>> BEGIN INFORMATION SUPPLIED

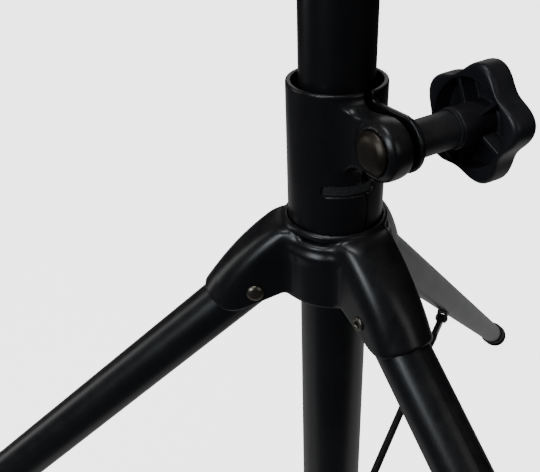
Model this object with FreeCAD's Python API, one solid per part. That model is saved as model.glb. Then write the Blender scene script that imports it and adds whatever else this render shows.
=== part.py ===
import FreeCAD, Part
import math
import os

from FreeCAD import Placement, Rotation, Vector

# Folding tripod music stand, millimetres, +Z up.
# The origin lies on the mast's axis at floor level. The reader stands at -Y and the single
# rear leg points to +Y. "Crown" is the point where the three leg axes meet the mast's axis.

# ---------------------------------------------------------------- legs and feet
LEG_HEADINGS = (90.0, -30.0, -150.0)
LEG_SLOPE = 48.7
LEG_D = 19.0
LEG_WALL = 1.2
LEG_END_REACH = 590.0
LEG_HEAD = 4.5
PIVOT_REACH = 40.0
FOOT_WALL = 2.2
FOOT_GRIP = 30.0
FOOT_FLOOR = 5.0
FOOT_FLAT = 1.8
FOOT_ROUND = 2.5

# ---------------------------------------------------------------- mast
MAST_D = 25.4
MAST_WALL = 1.5
MAST_TOP_Z = 720.0
MAST_TAIL = 30.0
PLUG_HEAD = 3.0
PLUG_LENGTH = 14.0
TOP_BUSH_WALL = 1.65
INNER_WALL = 1.2
INNER_BOTTOM_Z = 520.0
INNER_TOP_Z = 1080.0
GLIDE_LENGTH = 30.0
TOP_BUSH_LENGTH = 28.0

# ---------------------------------------------------------------- hub and its clamp sleeve
SLEEVE_WALL = 1.8
SLEEVE_SOFT = 0.5
BUSH_WALL = 2.35
SLEEVE_RISE = 50.2
SLEEVE_SEAT = 6.0
SLIT_HEADING = -150.0
SLIT_GAP = 2.9
SLOT_LOW = 15.0
SLOT_HIGH = 19.0
SLOT_ARC = (-52.0, 13.0)
SEAM_HEADING = 3.0
SEAM_GAP = 0.3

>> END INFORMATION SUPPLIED

Repeat the material above in full, keeping every word.

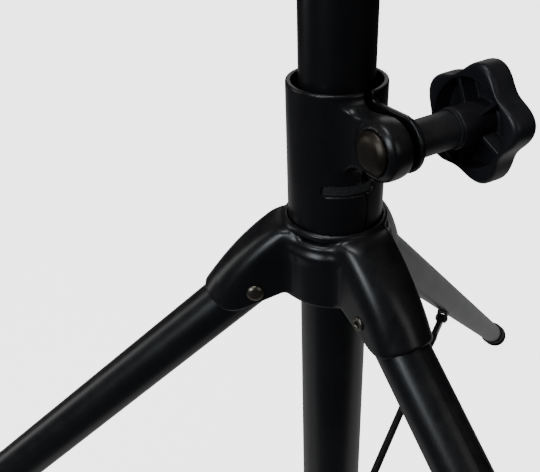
Model this object with FreeCAD's Python API, one solid per part. That model is saved as model.glb. Then write the Blender scene script that imports it and adds whatever else this render shows.
=== part.py ===
import FreeCAD, Part
import math
import os

from FreeCAD import Placement, Rotation, Vector

# Folding tripod music stand, millimetres, +Z up.
# The origin lies on the mast's axis at floor level. The reader stands at -Y and the single
# rear leg points to +Y. "Crown" is the point where the three leg axes meet the mast's axis.

# ---------------------------------------------------------------- legs and feet
LEG_HEADINGS = (90.0, -30.0, -150.0)
LEG_SLOPE = 48.7
LEG_D = 19.0
LEG_WALL = 1.2
LEG_END_REACH = 590.0
LEG_HEAD = 4.5
PIVOT_REACH = 40.0
FOOT_WALL = 2.2
FOOT_GRIP = 30.0
FOOT_FLOOR = 5.0
FOOT_FLAT = 1.8
FOOT_ROUND = 2.5

# ---------------------------------------------------------------- mast
MAST_D = 25.4
MAST_WALL = 1.5
MAST_TOP_Z = 720.0
MAST_TAIL = 30.0
PLUG_HEAD = 3.0
PLUG_LENGTH = 14.0
TOP_BUSH_WALL = 1.65
INNER_WALL = 1.2
INNER_BOTTOM_Z = 520.0
INNER_TOP_Z = 1080.0
GLIDE_LENGTH = 30.0
TOP_BUSH_LENGTH = 28.0

# ---------------------------------------------------------------- hub and its clamp sleeve
SLEEVE_WALL = 1.8
SLEEVE_SOFT = 0.5
BUSH_WALL = 2.35
SLEEVE_RISE = 50.2
SLEEVE_SEAT = 6.0
SLIT_HEADING = -150.0
SLIT_GAP = 2.9
SLOT_LOW = 15.0
SLOT_HIGH = 19.0
SLOT_ARC = (-52.0, 13.0)
SEAM_HEADING = 3.0
SEAM_GAP = 0.3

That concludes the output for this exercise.